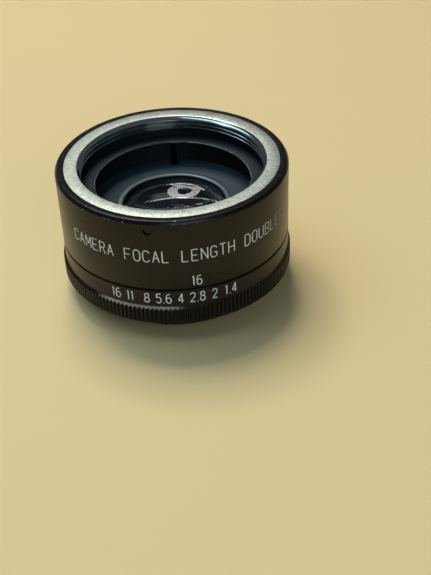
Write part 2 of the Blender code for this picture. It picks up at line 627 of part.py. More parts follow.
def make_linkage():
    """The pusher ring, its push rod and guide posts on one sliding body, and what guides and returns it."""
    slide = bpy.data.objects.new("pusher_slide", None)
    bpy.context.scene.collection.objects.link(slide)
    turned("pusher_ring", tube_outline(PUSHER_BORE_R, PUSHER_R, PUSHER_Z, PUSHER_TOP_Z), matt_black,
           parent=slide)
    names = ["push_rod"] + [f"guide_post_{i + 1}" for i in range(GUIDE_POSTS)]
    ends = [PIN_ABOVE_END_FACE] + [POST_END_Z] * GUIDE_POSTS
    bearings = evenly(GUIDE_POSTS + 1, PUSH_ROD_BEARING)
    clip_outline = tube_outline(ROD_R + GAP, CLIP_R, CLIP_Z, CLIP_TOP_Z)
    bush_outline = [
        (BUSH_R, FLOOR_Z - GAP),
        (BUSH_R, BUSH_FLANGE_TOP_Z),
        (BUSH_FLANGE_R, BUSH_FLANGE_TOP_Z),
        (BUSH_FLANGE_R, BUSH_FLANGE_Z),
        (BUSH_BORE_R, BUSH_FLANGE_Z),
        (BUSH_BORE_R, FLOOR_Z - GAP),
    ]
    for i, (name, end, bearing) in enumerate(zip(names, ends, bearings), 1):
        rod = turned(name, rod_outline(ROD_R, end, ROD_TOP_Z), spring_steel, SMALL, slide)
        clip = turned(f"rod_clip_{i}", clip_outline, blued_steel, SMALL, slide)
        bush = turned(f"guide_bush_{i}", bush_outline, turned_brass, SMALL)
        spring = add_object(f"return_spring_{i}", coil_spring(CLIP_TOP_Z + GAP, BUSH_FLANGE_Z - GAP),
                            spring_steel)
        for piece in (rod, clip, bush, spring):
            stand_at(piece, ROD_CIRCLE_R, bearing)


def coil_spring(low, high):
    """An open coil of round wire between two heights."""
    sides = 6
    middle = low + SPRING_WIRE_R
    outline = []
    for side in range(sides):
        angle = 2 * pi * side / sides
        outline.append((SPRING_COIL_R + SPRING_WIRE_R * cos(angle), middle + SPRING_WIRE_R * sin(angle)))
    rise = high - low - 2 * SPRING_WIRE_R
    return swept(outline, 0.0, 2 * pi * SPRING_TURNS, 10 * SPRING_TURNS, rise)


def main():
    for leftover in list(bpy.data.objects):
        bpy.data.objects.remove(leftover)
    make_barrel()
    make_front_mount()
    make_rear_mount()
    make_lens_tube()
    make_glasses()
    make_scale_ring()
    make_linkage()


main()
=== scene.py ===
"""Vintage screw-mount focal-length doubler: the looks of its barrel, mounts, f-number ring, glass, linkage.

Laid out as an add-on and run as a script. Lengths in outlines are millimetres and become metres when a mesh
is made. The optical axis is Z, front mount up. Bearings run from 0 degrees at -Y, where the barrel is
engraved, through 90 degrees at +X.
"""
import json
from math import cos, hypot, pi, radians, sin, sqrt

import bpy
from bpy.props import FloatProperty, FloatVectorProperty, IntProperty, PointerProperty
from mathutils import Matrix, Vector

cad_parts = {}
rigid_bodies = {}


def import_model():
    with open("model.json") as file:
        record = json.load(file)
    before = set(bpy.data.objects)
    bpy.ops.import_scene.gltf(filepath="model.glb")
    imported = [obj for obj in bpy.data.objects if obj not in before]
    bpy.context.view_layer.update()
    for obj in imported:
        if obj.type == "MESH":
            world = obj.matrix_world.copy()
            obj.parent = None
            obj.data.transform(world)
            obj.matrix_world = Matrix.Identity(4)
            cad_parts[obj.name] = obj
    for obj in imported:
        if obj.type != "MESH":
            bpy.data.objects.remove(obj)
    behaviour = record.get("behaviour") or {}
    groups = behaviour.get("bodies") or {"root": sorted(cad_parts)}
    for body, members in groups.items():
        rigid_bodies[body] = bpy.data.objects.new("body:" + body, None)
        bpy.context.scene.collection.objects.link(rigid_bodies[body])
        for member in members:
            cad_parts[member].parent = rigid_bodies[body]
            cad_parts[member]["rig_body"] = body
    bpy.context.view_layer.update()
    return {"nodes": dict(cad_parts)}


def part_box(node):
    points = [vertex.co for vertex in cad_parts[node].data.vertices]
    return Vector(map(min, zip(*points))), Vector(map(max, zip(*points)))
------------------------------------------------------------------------
Short problem>
In the listing above, locate the line containing "outline = []" and the line containing "bpy.context.scene.collection.objects.link(rigid_bodies[body])". Extract those two lines and every line between them, exactly as written, and only those.

Solution to this task>
    outline = []
    for side in range(sides):
        angle = 2 * pi * side / sides
        outline.append((SPRING_COIL_R + SPRING_WIRE_R * cos(angle), middle + SPRING_WIRE_R * sin(angle)))
    rise = high - low - 2 * SPRING_WIRE_R
    return swept(outline, 0.0, 2 * pi * SPRING_TURNS, 10 * SPRING_TURNS, rise)


def main():
    for leftover in list(bpy.data.objects):
        bpy.data.objects.remove(leftover)
    make_barrel()
    make_front_mount()
    make_rear_mount()
    make_lens_tube()
    make_glasses()
    make_scale_ring()
    make_linkage()


main()
=== scene.py ===
"""Vintage screw-mount focal-length doubler: the looks of its barrel, mounts, f-number ring, glass, linkage.

Laid out as an add-on and run as a script. Lengths in outlines are millimetres and become metres when a mesh
is made. The optical axis is Z, front mount up. Bearings run from 0 degrees at -Y, where the barrel is
engraved, through 90 degrees at +X.
"""
import json
from math import cos, hypot, pi, radians, sin, sqrt

import bpy
from bpy.props import FloatProperty, FloatVectorProperty, IntProperty, PointerProperty
from mathutils import Matrix, Vector

cad_parts = {}
rigid_bodies = {}


def import_model():
    with open("model.json") as file:
        record = json.load(file)
    before = set(bpy.data.objects)
    bpy.ops.import_scene.gltf(filepath="model.glb")
    imported = [obj for obj in bpy.data.objects if obj not in before]
    bpy.context.view_layer.update()
    for obj in imported:
        if obj.type == "MESH":
            world = obj.matrix_world.copy()
            obj.parent = None
            obj.data.transform(world)
            obj.matrix_world = Matrix.Identity(4)
            cad_parts[obj.name] = obj
    for obj in imported:
        if obj.type != "MESH":
            bpy.data.objects.remove(obj)
    behaviour = record.get("behaviour") or {}
    groups = behaviour.get("bodies") or {"root": sorted(cad_parts)}
    for body, members in groups.items():
        rigid_bodies[body] = bpy.data.objects.new("body:" + body, None)
        bpy.context.scene.collection.objects.link(rigid_bodies[body])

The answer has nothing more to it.